_TASK GOAL_
Among the records that follow, find the line with "Turn this picture" and the line with "sizes in millimetres.". Set down those lines and all lines between them exactly, without adding anything.

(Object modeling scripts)
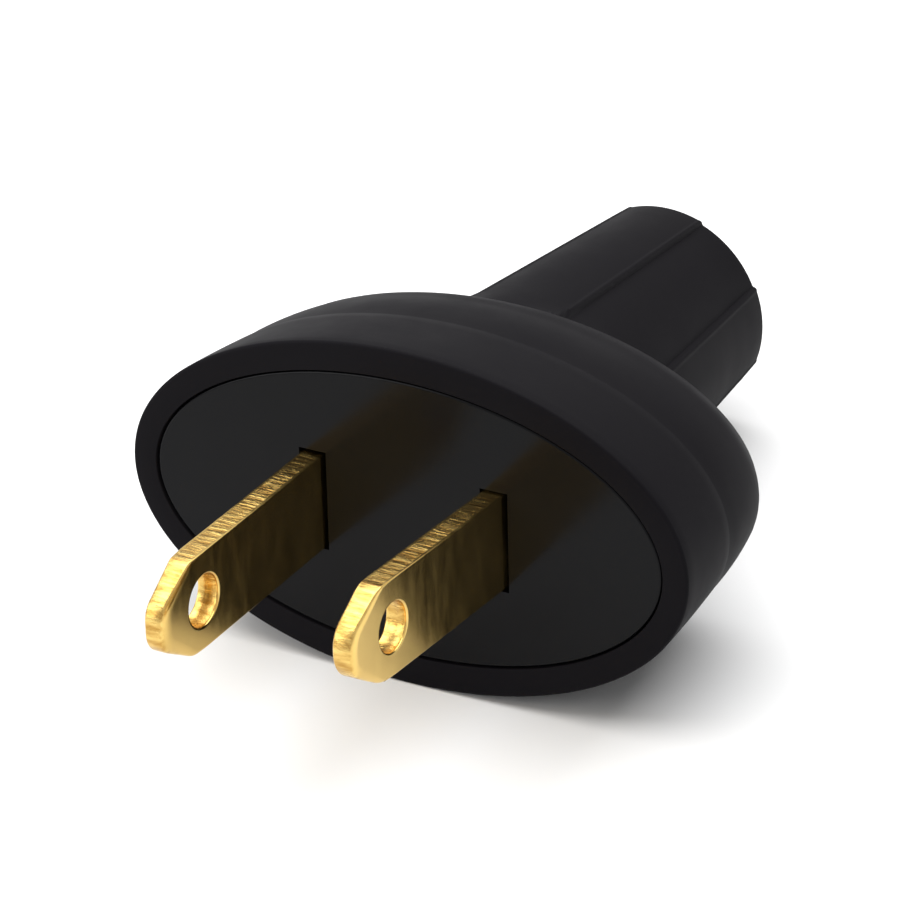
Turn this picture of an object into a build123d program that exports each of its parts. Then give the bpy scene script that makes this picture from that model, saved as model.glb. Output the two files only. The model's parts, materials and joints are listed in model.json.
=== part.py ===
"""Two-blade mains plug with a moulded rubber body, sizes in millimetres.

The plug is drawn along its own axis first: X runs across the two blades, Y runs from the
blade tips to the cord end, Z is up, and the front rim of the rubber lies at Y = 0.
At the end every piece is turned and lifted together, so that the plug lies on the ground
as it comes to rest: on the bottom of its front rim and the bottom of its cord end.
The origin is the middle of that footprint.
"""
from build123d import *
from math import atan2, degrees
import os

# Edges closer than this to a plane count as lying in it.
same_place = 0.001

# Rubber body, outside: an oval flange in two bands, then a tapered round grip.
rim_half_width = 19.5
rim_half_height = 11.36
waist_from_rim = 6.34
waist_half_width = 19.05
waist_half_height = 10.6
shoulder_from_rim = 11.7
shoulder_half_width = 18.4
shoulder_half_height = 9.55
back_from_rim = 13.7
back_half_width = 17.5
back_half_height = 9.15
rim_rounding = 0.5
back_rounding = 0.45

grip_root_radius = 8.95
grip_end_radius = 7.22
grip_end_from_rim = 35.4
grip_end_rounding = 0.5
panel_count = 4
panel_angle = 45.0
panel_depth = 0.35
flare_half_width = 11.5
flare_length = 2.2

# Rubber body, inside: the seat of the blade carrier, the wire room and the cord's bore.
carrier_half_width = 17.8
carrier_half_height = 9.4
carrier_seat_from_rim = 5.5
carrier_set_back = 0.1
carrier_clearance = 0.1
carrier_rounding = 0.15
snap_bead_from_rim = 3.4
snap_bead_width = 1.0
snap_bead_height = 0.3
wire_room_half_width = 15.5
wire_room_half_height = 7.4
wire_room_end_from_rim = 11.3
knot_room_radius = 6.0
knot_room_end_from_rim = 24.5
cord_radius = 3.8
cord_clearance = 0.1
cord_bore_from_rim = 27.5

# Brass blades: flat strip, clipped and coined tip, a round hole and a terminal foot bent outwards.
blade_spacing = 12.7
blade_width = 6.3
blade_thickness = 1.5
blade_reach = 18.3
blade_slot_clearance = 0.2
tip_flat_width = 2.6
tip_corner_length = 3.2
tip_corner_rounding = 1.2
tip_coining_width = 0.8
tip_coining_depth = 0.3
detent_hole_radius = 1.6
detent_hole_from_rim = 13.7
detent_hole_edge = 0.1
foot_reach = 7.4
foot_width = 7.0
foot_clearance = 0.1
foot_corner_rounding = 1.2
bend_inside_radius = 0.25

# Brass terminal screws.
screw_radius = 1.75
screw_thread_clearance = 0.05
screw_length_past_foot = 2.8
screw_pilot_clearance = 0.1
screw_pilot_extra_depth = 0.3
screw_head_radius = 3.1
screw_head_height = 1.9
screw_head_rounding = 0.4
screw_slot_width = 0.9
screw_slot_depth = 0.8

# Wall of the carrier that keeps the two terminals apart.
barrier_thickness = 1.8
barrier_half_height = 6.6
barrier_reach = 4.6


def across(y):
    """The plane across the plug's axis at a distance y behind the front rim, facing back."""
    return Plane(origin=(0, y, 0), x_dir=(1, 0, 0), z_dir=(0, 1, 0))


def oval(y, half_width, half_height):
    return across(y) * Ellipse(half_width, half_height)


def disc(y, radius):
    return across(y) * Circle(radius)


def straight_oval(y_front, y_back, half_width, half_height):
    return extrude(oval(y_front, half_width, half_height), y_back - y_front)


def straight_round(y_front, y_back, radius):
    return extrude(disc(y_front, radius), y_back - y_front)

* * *

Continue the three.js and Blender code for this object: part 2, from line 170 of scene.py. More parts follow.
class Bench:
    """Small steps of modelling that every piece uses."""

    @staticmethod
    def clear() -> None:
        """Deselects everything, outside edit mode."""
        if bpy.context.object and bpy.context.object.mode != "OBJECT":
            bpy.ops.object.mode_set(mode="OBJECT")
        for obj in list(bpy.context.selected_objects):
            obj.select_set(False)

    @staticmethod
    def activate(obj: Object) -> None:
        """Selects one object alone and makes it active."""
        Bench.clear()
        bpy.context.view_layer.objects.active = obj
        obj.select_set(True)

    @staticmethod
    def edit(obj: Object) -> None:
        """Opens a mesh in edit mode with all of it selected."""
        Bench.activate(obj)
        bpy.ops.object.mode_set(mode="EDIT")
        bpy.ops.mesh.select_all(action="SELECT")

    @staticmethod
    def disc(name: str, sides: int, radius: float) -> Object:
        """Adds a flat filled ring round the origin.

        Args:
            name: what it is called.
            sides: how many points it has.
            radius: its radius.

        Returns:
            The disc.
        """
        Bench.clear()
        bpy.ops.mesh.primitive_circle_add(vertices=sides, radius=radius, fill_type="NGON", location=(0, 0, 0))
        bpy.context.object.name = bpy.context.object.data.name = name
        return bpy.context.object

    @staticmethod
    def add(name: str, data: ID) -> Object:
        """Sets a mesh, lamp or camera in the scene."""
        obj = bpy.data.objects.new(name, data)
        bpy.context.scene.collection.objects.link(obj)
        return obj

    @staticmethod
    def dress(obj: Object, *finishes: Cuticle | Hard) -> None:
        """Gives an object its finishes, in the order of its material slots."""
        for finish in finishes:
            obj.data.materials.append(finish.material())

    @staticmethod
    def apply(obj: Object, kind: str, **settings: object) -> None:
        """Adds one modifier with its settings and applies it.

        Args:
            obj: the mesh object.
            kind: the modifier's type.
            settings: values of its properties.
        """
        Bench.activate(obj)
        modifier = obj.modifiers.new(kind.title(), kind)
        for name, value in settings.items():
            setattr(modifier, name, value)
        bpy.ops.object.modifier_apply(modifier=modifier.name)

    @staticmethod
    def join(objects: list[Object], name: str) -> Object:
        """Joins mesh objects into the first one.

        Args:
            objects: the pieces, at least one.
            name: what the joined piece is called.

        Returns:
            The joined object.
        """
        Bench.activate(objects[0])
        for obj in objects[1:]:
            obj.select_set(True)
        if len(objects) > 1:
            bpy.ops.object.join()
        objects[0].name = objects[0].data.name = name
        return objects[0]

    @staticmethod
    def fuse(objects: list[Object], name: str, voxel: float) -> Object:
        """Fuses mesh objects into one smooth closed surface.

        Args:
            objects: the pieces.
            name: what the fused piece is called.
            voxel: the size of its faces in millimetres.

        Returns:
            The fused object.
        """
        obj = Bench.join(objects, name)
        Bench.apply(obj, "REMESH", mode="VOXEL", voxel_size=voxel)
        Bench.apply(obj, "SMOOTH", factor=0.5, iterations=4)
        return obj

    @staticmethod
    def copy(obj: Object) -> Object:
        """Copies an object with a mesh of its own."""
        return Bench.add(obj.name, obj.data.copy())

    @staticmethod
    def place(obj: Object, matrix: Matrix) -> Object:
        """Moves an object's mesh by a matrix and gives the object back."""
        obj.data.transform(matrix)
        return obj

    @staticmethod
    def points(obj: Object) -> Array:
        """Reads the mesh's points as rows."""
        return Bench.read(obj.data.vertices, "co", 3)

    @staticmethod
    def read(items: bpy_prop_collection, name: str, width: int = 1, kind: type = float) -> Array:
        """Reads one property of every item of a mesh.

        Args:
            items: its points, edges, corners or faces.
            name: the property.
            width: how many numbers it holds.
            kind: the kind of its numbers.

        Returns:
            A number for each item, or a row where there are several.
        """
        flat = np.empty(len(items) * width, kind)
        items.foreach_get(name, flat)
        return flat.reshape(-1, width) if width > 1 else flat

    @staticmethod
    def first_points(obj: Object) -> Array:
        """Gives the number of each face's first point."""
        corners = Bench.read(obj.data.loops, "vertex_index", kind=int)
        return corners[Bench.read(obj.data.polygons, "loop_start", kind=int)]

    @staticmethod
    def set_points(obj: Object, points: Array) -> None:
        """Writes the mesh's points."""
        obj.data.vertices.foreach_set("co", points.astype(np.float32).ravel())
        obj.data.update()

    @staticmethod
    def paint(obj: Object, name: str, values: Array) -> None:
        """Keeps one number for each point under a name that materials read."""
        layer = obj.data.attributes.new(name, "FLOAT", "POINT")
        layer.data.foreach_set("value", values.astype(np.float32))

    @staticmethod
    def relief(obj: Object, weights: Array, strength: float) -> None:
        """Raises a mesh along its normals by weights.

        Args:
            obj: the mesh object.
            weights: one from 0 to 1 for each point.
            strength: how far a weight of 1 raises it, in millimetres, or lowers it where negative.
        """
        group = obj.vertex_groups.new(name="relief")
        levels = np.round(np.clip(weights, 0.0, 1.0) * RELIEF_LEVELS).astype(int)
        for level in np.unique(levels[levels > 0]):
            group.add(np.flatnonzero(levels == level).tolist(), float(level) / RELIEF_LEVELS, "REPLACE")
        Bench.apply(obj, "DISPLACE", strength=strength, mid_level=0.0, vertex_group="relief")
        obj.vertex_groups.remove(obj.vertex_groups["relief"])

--

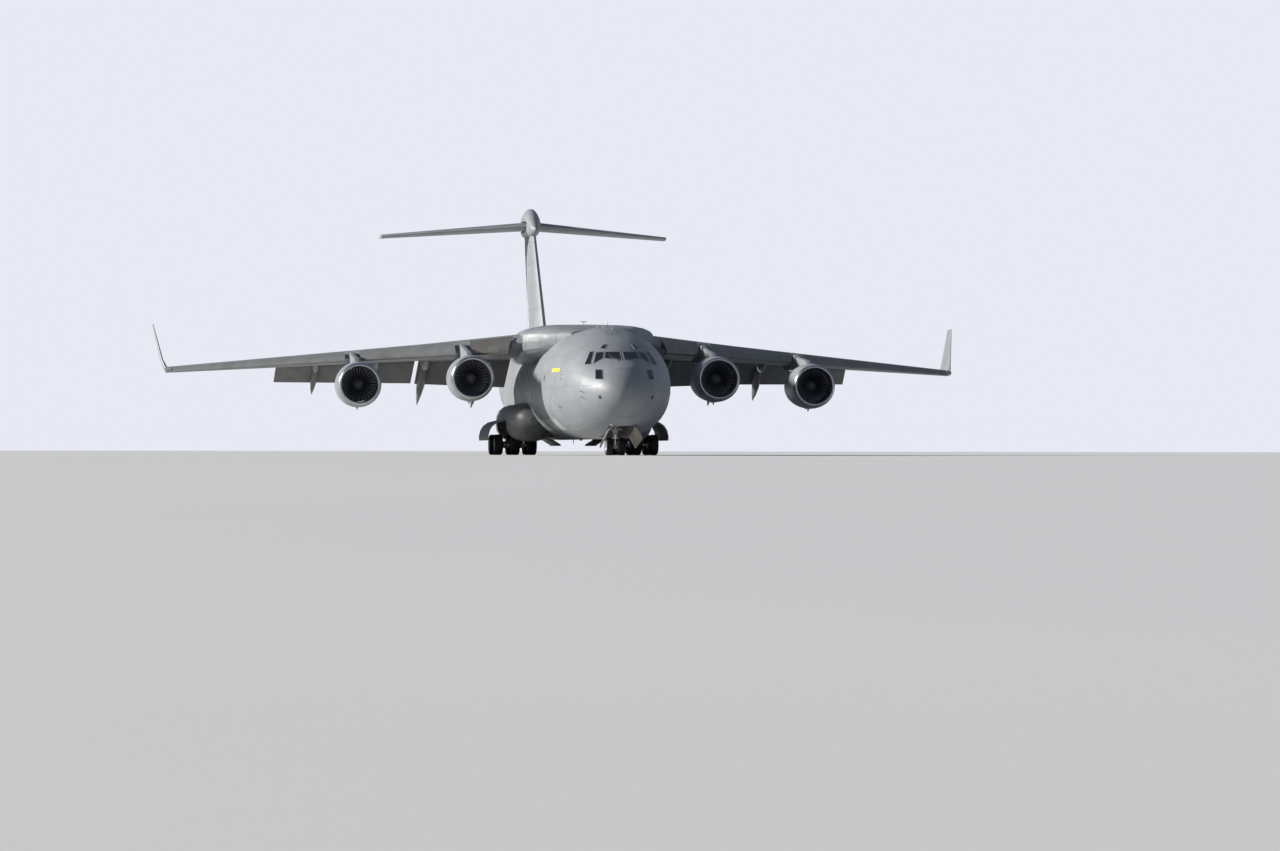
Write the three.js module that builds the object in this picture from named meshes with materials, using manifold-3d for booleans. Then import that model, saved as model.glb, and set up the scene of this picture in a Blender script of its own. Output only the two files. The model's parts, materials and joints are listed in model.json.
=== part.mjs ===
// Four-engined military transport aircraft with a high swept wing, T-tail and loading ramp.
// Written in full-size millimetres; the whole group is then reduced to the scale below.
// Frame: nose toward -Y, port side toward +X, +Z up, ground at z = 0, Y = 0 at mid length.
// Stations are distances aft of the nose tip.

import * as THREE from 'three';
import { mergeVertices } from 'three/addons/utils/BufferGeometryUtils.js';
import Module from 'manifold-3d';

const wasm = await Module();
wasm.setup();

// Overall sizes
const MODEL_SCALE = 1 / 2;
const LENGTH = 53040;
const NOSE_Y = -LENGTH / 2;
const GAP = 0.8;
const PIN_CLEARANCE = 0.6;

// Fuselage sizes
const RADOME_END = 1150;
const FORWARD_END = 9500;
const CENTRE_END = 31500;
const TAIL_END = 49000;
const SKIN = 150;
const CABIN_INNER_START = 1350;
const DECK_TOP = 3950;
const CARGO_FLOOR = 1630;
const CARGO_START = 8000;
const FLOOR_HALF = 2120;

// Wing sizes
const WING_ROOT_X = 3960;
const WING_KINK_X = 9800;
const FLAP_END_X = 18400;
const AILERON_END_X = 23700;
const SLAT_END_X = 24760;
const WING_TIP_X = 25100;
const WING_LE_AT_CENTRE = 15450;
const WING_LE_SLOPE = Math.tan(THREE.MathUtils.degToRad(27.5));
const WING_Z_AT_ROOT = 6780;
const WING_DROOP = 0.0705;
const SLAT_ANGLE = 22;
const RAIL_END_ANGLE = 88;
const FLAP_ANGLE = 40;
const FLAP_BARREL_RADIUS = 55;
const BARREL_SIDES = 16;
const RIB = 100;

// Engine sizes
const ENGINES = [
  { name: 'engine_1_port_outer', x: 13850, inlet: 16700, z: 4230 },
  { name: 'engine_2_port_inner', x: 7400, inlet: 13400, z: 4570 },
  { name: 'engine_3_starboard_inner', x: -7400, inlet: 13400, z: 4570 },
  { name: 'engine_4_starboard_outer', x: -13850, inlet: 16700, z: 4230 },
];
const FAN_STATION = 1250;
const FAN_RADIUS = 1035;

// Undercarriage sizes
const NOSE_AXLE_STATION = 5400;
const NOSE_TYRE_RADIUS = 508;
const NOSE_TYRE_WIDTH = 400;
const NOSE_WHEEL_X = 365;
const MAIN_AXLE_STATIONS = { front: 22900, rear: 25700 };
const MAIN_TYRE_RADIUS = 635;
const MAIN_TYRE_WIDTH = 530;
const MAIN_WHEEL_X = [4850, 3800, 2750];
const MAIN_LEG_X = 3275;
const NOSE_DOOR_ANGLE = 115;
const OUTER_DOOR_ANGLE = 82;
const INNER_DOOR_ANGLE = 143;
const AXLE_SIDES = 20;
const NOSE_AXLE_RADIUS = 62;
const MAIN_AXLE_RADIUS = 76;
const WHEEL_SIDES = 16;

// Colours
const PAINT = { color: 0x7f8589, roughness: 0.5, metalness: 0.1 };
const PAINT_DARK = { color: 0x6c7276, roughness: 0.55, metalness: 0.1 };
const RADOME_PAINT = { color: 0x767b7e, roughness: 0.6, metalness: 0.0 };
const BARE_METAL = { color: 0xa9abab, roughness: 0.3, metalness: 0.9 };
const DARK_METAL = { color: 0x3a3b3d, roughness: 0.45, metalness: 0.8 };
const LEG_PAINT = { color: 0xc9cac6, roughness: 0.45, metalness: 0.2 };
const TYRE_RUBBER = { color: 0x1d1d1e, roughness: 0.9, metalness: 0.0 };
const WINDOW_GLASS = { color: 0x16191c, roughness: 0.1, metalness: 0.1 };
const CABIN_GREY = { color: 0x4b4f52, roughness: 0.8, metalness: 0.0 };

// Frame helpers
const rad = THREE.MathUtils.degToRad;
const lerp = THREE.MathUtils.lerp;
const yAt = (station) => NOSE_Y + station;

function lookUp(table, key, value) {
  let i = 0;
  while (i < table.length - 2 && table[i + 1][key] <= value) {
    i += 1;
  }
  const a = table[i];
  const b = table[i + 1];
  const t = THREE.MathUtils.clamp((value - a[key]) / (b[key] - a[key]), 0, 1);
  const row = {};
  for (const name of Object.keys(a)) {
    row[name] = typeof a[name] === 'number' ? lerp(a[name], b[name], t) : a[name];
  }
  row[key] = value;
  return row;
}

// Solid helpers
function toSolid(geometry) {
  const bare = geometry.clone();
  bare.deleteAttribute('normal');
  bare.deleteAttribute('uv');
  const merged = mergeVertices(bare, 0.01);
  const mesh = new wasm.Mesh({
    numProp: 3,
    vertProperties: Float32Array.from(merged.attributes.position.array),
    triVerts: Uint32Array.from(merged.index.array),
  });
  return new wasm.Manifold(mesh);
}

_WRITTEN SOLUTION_
Turn this picture of an object into a build123d program that exports each of its parts. Then give the bpy scene script that makes this picture from that model, saved as model.glb. Output the two files only. The model's parts, materials and joints are listed in model.json.
=== part.py ===
"""Two-blade mains plug with a moulded rubber body, sizes in millimetres.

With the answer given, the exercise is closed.